J’ai laissé l’ami et ai repris le livre :
"Plus que jamais j’avais envie d’écrire. A nouveau, en arrêt devant la librairie, je me demandais si je n’étais pas un sauvage en plein XXe siècle, occupé uniquement à fabriquer des esprits."
C’est encore la saison des pluies et il arrive que nous soyons réveillés la nuit par des trombes d’eau qui n’en finissent pas. On éteint le ventilateur et on se serre les uns contre les autres.
Le matin la terre fume et nos pieds nus dans la terre glaise font de beaux dessins. La lumière est splendide.
On part à Bouaké en taxi brousse avec le grand frère. Je fini par m’arrêter dans le marché à la recherche de statues baoulés. J’en trouve deux. On me dit qu’il s’agit de la reine et du roi. Pas sûr, mais elles ressemblent à celles que j’ai vues dans le livre de Jacques Maquet, Les civilisations noires.
Je repense à ces mots de Sédar Senghor sur les statues baoulés : "Deux thèmes de douceur y chantent un chant alterné.
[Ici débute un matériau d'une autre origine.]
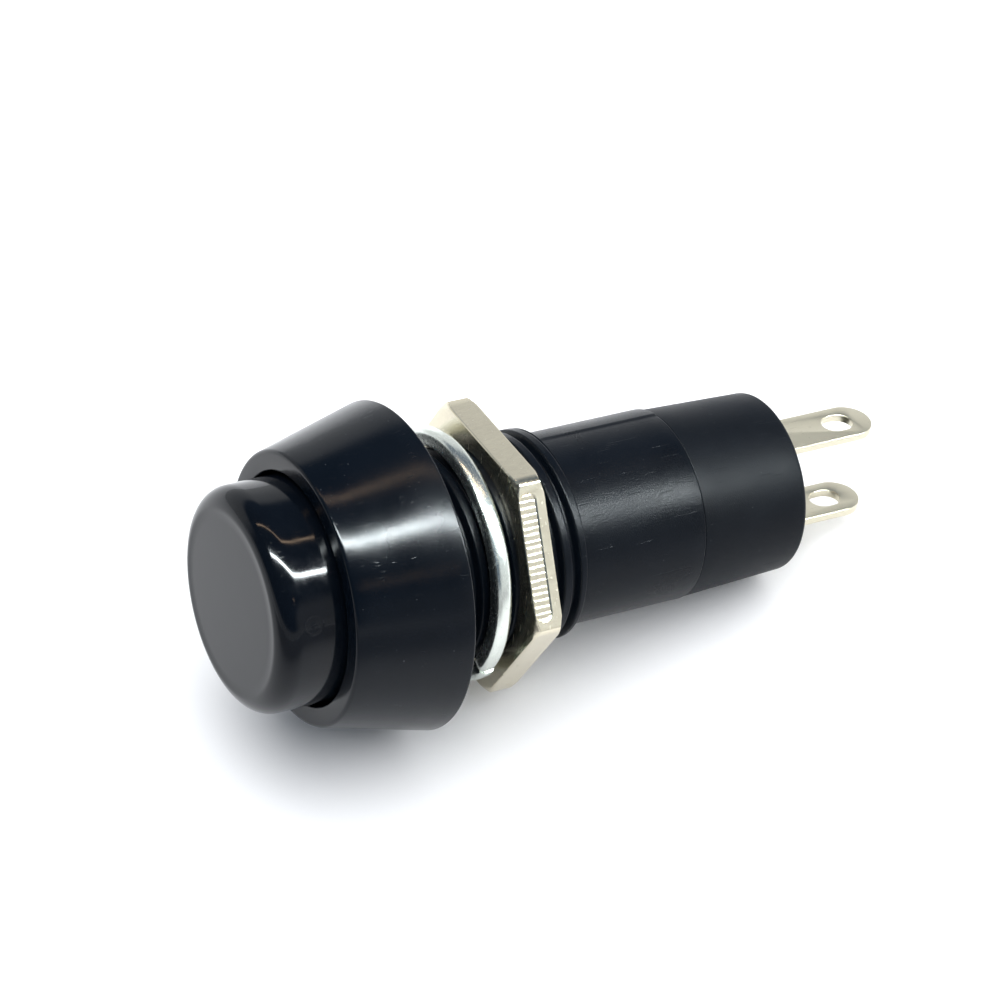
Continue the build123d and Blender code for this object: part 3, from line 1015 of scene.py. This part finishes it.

Fruits mûrs des seins. Le menton et les genoux, la croupe et les mollets y sont également fruits ou seins. Le cou, les bras et les cuisses, des colonnes de miel noir."
Mangé du miel sauvage pour la première fois. Pris dans la terre deux jeunes manguiers afin de les ramener. Bu du gin local. Mangé des carpes sauvages grillées au feu de bois.
Et surtout.
Aujourd’hui, la famille a pour la première fois été entièrement réunie depuis plus de dix ans. Tous les frères et soeurs se sont retrouvés ensemble avec leur père.
Moment très fort que cette réunion de famille où tout le monde a dit ce qu’il pensait et désirait. J’avais installé la caméra pour faire un plan très large et je me servais de la deuxième caméra pour faire des plans plus serrés.
Ensuite je me suis adressé au plus jeune frère d’Aya qui s’est adressé à Jean-Marcel qui lui-même s’est adressé à l’aîné avant de parler au père.
Officiellement ce soir-là, j’ai demandé la main de ma belle.